Friday, June 15, 2007

Thank God For Paris Hilton

Thank goodness for Paris Hilton! Now that Hizzonner has re-jugged the simple minded heiress, the news media will have something to keep them out of trouble for the next few weeks or so. Will she go to the bathroom, or will she not? America’s news media await the answer breathlessly.
No, I don’t care. But there is hardly anything that this observer appreciates more than a story, however shallow, that keeps reporters out of trouble.
Summer is the silly season for the American news media. Real news trickles in slowly when school is out and the news media fight boredom with news manufacturing.
This is not new. In the early days of newspapers, publishers would respond to slow news and sluggish sales with “crime waves.” Stories that normally deserved a sentence or two in the police blotter, would suddenly command front page bold type. The editorial page would demand that the mayor and the police chief take action to protect the citizenry from the scourge of gangsters.
The purpose of these crusades was not the illumination of the readership, but to incite the public into a frenzy that would hopefully pull newspapers out their summer sales doldrums.
These newspapers were fortunate that they did not have the blogosphere looking over their shoulders, or they never could have gotten away with these hoaxes. In no time at all, bloggers would have downloaded crime statistics from June and compared them with March, documented an unchanged crime rate, and posted it on their websites. The mainstream press still attempts similar hoaxes today. But the mainstream media are losing control of the news, because they can no longer control information.

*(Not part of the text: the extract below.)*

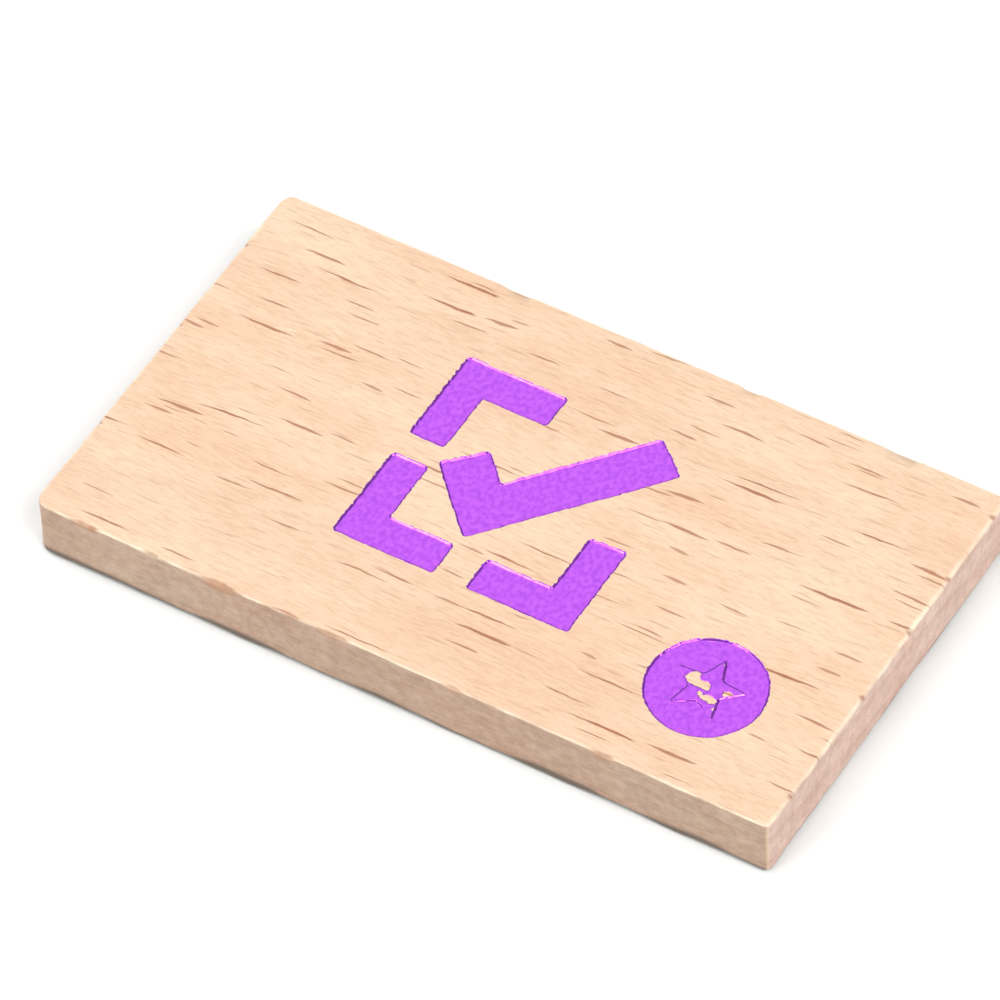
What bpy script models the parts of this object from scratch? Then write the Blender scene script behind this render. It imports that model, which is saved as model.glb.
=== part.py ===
"""A flat beech game token with a hot-stamped metal foil mark and a round foil badge.

One machined blank of wood carries five separate islands of transferred foil. Each island lies in its own
debossed pocket as a shallow tray: a thin floor on the pocket's floor and a rim lining the pocket's wall.
Metres, +Z up. The origin is at the centre of the underside, +X runs along the token to the right as the mark
reads, and +Y runs towards the top of the mark.
"""

import math

import bmesh
import bpy
from mathutils import Vector

# Blank
LENGTH = 0.035
WIDTH = 0.020
THICKNESS = 0.003
CORNER_RADIUS = 0.0006
CORNER_STEPS = 5
ARRIS_RADIUS = 0.0003
ARRIS_STEPS = 3

# Stamping
POCKET_DEPTH = 0.00018
FILM = 0.00006  # the solid's film thickness; a real transfer foil is a few micrometres
FILM_GAP = 0.00002  # between the film and the pocket's wood, all round and below
RIM_DROP = 0.00002  # from the top face down to the rim's edge
CUT_ABOVE = 0.0004  # how far the cutters stand out of the top face

# Main mark: three corner brackets and a tick that leaves through the open corner
MARK_CENTRE = Vector((-0.0003, 0.0003))
MARK_WIDTH = 0.0112
MARK_HEIGHT = 0.0109
BRACKET_ARM = 0.0048
BRACKET_STROKE = 0.0017
TICK_STROKE = 0.0022
TICK_START = Vector((-0.0029, 0.0006))
TICK_ELBOW = Vector((-0.00075, -0.00155))
TICK_END = Vector((0.0046, 0.00475))

# Badge: a disc with a plain star left standing in wood
BADGE_CENTRE = Vector((0.0117, -0.0049))
BADGE_RADIUS = 0.00257
BADGE_STEPS = 64
STAR_POINTS = 5
STAR_RADIUS = 0.00165
STAR_WAIST = 0.00075

BEECH = (0.80, 0.58, 0.39)
PURPLE_FOIL = (0.42, 0.07, 0.86)

TOP = THICKNESS
POCKET_FLOOR = THICKNESS - POCKET_DEPTH


def material(name, colour, roughness, metallic):
    made = bpy.data.materials.new(name)
    made.use_nodes = True
    shader = made.node_tree.nodes["Principled BSDF"]
    shader.inputs["Base Color"].default_value = (*colour, 1.0)
    shader.inputs["Roughness"].default_value = roughness
    shader.inputs["Metallic"].default_value = metallic
    return made


def add_object(name, bm, finish=None):
    """A new object in the scene from a finished bmesh."""
    bmesh.ops.recalc_face_normals(bm, faces=bm.faces)
    mesh = bpy.data.meshes.new(name)
    bm.to_mesh(mesh)
    bm.free()
    made = bpy.data.objects.new(name, mesh)
    bpy.context.scene.collection.objects.link(made)
    if finish:
        mesh.materials.append(finish)
    return made


def left_normal(start, end):
    """The unit vector to the left of the way from start to end."""
    along = (end - start).normalized()
    return Vector((-along.y, along.x))


def offset(outline, distance):
    """A counter-clockwise outline moved outwards by distance, or inwards if it is negative, with mitred corners."""
    moved = []
    for i, corner in enumerate(outline):
        before = -left_normal(outline[i - 1], corner)
        after = -left_normal(corner, outline[(i + 1) % len(outline)])
        moved.append(corner + (before + after) * distance / (1 + before.dot(after)))
    return moved


def stroke(path, width):
    """The counter-clockwise outline of a bent bar with square ends."""
    right_side = []
    left_side = []
    for i, point in enumerate(path):
        before = left_normal(path[max(i - 1, 0)], path[max(i, 1)])
        after = left_normal(path[min(i, len(path) - 2)], path[min(i + 1, len(path) - 1)])
        reach = (before + after) * (width / 2) / (1 + before.dot(after))
        right_side.append(point - reach)
        left_side.append(point + reach)
    return right_side + left_side[::-1]


def circle(centre, radius, steps):
    turns = [2 * math.pi * i / steps for i in range(steps)]
    return [centre + radius * Vector((math.cos(a), math.sin(a))) for a in turns]


def star(centre, points, radius, waist):
    """A counter-clockwise star with one point up."""
    outline = []
    for i in range(2 * points):
        angle = math.pi / 2 + math.pi * i / points
        reach = waist if i % 2 else radius
        outline.append(centre + reach * Vector((math.cos(angle), math.sin(angle))))
    return outline


def bracket(side_x, side_y):
    """An L along one corner of the mark. side_x and side_y are 1 or -1 and name the corner."""
    half = BRACKET_STROKE / 2
    corner = Vector((side_x * (MARK_WIDTH / 2 - half), side_y * (MARK_HEIGHT / 2 - half)))
    reach = BRACKET_ARM - half
    along_x = corner - Vector((side_x * reach, 0))
    along_y = corner - Vector((0, side_y * reach))
    path = [along_x, corner, along_y]
    return [MARK_CENTRE + p for p in stroke(path, BRACKET_STROKE)]


def prism(name, outlines, low, high, finish=None):
    """A closed prism between two heights. The first outline bounds it, and any others are holes through it."""
    bm = bmesh.new()
    for outline in outlines:
        ring = [bm.verts.new((p.x, p.y, low)) for p in outline]
        for i, corner in enumerate(ring):
            bm.edges.new((ring[i - 1], corner))
    bmesh.ops.triangle_fill(bm, use_beauty=True, edges=bm.edges)
    risen = bmesh.ops.extrude_face_region(bm, geom=bm.faces[:])["geom"]
    top_corners = [part for part in risen if isinstance(part, bmesh.types.BMVert)]
    bmesh.ops.translate(bm, vec=(0, 0, high - low), verts=top_corners)
    return add_object(name, bm, finish)


def cut(target, cutter):
    """Takes the cutter's volume out of the target."""
    cutter.hide_render = True
    cutter.display_type = "WIRE"
    boolean = target.modifiers.new("cut_" + cutter.name, "BOOLEAN")
    boolean.operation = "DIFFERENCE"
    boolean.solver = "EXACT"
    boolean.object = cutter


def blank(finish):
    """The wooden block with round plan corners and eased arrises."""
    bm = bmesh.new()
    bmesh.ops.create_cube(bm, size=1.0)
    bmesh.ops.scale(bm, vec=(LENGTH, WIDTH, THICKNESS), verts=bm.verts)
    bmesh.ops.translate(bm, vec=(0, 0, THICKNESS / 2), verts=bm.verts)
    upright = [e for e in bm.edges if abs(e.verts[0].co.z - e.verts[1].co.z) > THICKNESS / 2]
    bmesh.ops.bevel(
        bm, geom=upright, offset=CORNER_RADIUS, segments=CORNER_STEPS, profile=0.5, affect="EDGES"
    )
    made = add_object("wooden_blank", bm, finish)
    arris = made.modifiers.new("arris", "BEVEL")
    arris.width = ARRIS_RADIUS
    arris.segments = ARRIS_STEPS
    arris.limit_method = "ANGLE"
    arris.angle_limit = math.radians(60)
    return made


def stamp(name, wood, outline, finish, holes=()):
    """Presses one island of foil into the wood: a pocket in the wood and a tray of film in the pocket."""
    film_line = [offset(outline, -FILM_GAP), *[offset(hole, FILM_GAP) for hole in holes]]
    hollow_line = [
        offset(outline, -FILM_GAP - FILM),
        *[offset(hole, FILM_GAP + FILM) for hole in holes],
    ]
    pocket = prism("pocket_" + name, [outline, *holes], POCKET_FLOOR, TOP + CUT_ABOVE)
    cut(wood, pocket)
    film_floor = POCKET_FLOOR + FILM_GAP
    tray = prism(name, film_line, film_floor, TOP - RIM_DROP, finish)
    hollow = prism("hollow_" + name, hollow_line, film_floor + FILM, TOP + CUT_ABOVE)
    cut(tray, hollow)
    return tray


def main():
    for leftover in list(bpy.data.objects):
        bpy.data.objects.remove(leftover, do_unlink=True)

    beech = material("beech", BEECH, roughness=0.6, metallic=0.0)
    foil = material("purple_foil", PURPLE_FOIL, roughness=0.3, metallic=1.0)

    wood = blank(beech)
    stamp("foil_bracket_upper_left", wood, bracket(-1, 1), foil)
    stamp("foil_bracket_lower_left", wood, bracket(-1, -1), foil)
    stamp("foil_bracket_lower_right", wood, bracket(1, -1), foil)
    tick = [MARK_CENTRE + p for p in (TICK_START, TICK_ELBOW, TICK_END)]
    stamp("foil_tick", wood, stroke(tick, TICK_STROKE), foil)
    disc = circle(BADGE_CENTRE, BADGE_RADIUS, BADGE_STEPS)
    island = star(BADGE_CENTRE, STAR_POINTS, STAR_RADIUS, STAR_WAIST)
    stamp("foil_badge", wood, disc, foil, holes=[island])


main()
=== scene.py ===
"""The looks of the beech game token: worn edges, pressed and ragged foil, and beech with its ray flecks.

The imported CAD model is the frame. Every CAD node is replaced with a finer piece of the same size and place:
one closed skin of wood whose top face carries the debossed pockets, and one thin film for each island of
foil, which follows the wood under it. Lengths are in metres.
"""

import math
from collections import namedtuple

import bpy
import numpy as np
from mathutils import Matrix, Vector, geometry


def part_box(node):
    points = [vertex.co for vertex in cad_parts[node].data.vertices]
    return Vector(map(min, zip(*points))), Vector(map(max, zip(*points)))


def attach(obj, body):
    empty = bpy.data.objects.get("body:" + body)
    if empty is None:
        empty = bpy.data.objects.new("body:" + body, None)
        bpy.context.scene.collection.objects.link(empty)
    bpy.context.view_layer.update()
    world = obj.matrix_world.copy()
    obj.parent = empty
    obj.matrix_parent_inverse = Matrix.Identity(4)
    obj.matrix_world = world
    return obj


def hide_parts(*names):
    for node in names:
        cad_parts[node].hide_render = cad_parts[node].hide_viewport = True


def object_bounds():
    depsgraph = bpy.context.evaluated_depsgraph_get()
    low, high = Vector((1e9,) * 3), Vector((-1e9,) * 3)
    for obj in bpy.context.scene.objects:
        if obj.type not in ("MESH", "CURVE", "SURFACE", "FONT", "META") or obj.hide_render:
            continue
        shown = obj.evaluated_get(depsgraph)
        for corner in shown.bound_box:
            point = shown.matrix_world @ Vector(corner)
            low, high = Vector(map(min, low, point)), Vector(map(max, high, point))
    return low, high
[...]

A few years ago, a slow summer gave us the “Summer of the Shark.” Sharks were attacking everywhere. Shark attacks were top of the hour news. In the same week shark attacks were the cover story for both Newsweek and Time magazines. Bloggers pointed out that there were no more shark attacks that summer than any other and also pointed out that falling coconuts kill three times as many people annually as sharks.
But if hype were all the news media’s only crime during the slow season, then they wouldn’t constitute a genuine menace. A couple of years ago, the bored news media discovered a dull witted Cindy Sheehan and spent their slow season using her as a sock puppet to ventriloquize their own opinions. They sanitized her rhetoric of its hate and anti-Semitism and created a hero. If the custody fight over Anna Nicole Smith’s baby had played out then, the world would look different today.

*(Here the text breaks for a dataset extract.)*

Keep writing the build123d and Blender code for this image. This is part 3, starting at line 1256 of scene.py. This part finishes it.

One of the great things about Paris Hilton news is that there seems to be something on the menu for everyone. I break it down into three main categories. First there is news for people who want to know about Paris Hilton or who simply love either a train wreck or a good lynching. These voyeurs can find their appetites satiated everywhere. Even the New York Times, which put the news of a foiled terrorist plot at JFK airport on page 37, put Paris Hilton on page 1.
Pop culture celebrity sociologists will don their tweed sport coats, light their pipes, and grimly pontificate about what all the attention paid to Paris Hilton says about the state of our civilization.
And finally there are those who use Paris Hilton news coverage to judge what such attention says about the mainstream news media. No matter what the story, somehow the media will find a way to make it all about themselves.
I fall into a fourth category. I am relieved that the news media have Paris Hilton to obsess on so that they don’t get themselves into any mischief during the slow season.
I did not watch, of course. I respect my brain cells too much. But sources that I consider reliable inform me that when Paris Hilton was hauled back before the judge, television stations suspended regular programming to broadcast live helicopter views of the police car dragging her back to the courthouse. It was a scene reminiscent of the slow motion O. J. Simpson car chase that was carried on every network, with the possible exception of the Weather Channel and maybe the Golf Network.
Journalists are like puppies. If you don't give them chew toys, they'll tear up the furniture.